Worthy reads not at Equitable Growth:

  1. From the University of Oregon, Mark Thoma‘s Economists’ View continues to be the single best link aggregator in economic policy and theoretical economics: read him, and the things he links to.
  2. If you do not make the Economic Policy Institute one of your trusted information intermediaries, you are doing it wrong. Badly wrong.
  3. Noah Smith sends us to hard but very important truths about why African Americans are so poor relative to their fellow citizens: William Darity plus a team of six more scholars write in “What We Get Wrong About Closing the Racial Wealth Gap” that “a narrative that places theonus of the racial wealth gap on black defectiveness is false in all of its permutations. We challenge the conventional set of claims that are made about the racial wealth gap in the United States. We contend that the cause of the gap must be found in the structural characteristics of the American economy, heavily infused at every point with both an inheritance of racism and the ongoing authority of white supremacy…”
  4. This is true. This makes the sharp slowdown in measured productivity growth since 2007 a great puzzle—and is one important thing making me believe it is a depression-related “hysteresis” phenomenon.
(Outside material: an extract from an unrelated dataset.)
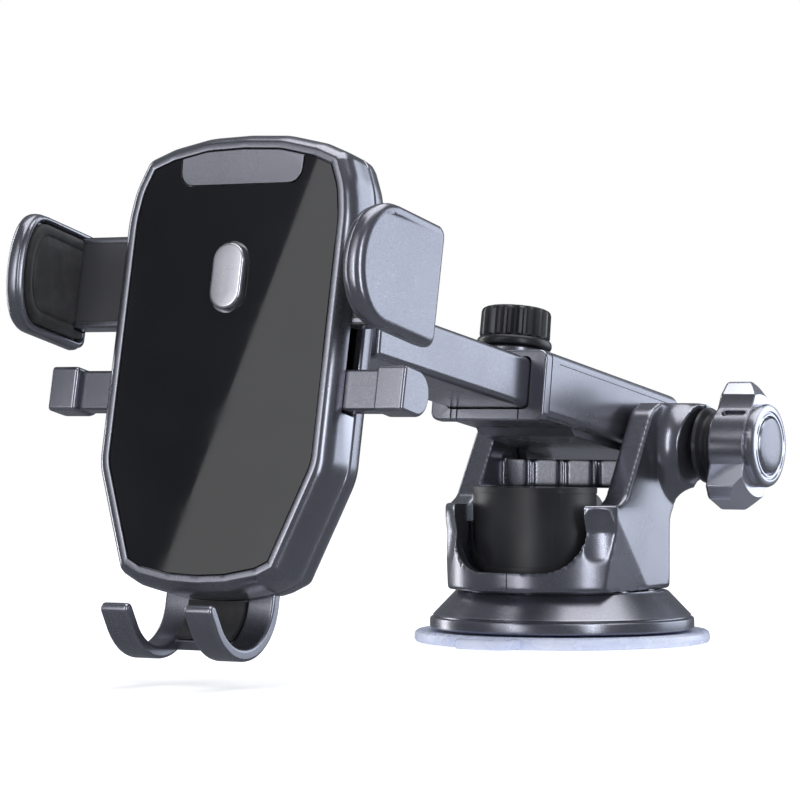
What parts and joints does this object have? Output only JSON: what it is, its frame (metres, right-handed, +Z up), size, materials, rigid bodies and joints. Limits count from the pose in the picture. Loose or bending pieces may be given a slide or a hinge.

Read Jeff Desjardins, “A brief history of technology” in which he writes that “the rate at which newly commercialized technologies get adopted by consumers is also getting faster…. Through increased connectivity, instant communication, and established infrastructure systems, new ideas and products can spread at speeds never seen before—and this enables a new product to get in the hands of consumers in the blink of an eye…”
  5. This is not new, but it is true, and I take it as a sign of hope that this can now be said and attract a mass audience: George Yancy: “The Ugly Truth of Being a Black Professor in America.
  6. An interesting and complex argument from Ben Thompson in The Moat Map: “Aggregators and Platforms….Apple and Microsoft, the two “bicycle of the mind” companies…platforms…. Google and Facebook …products of the Internet…not to platforms but to aggregators …Platforms need 3rd parties….Aggregators attract end users by virtue of their inherent usefulness and, over time, leave suppliers no choice but to follow the aggregators’ dictates….[But] what of companies like Amazon, or Netflix?…Clearly both have very different businesses—and supplier relationships—than either Google and Facebook on one side or Apple and Microsoft on the other, even as they both derive their power from owning the customer relationship….Owning the customer relationship remains critical: that is the critical insight of Aggregation Theory. How that ownership of the customer translates into an enduring moat, though, depends on the interaction of two distinct attributes: supplier differentiation and network effects…”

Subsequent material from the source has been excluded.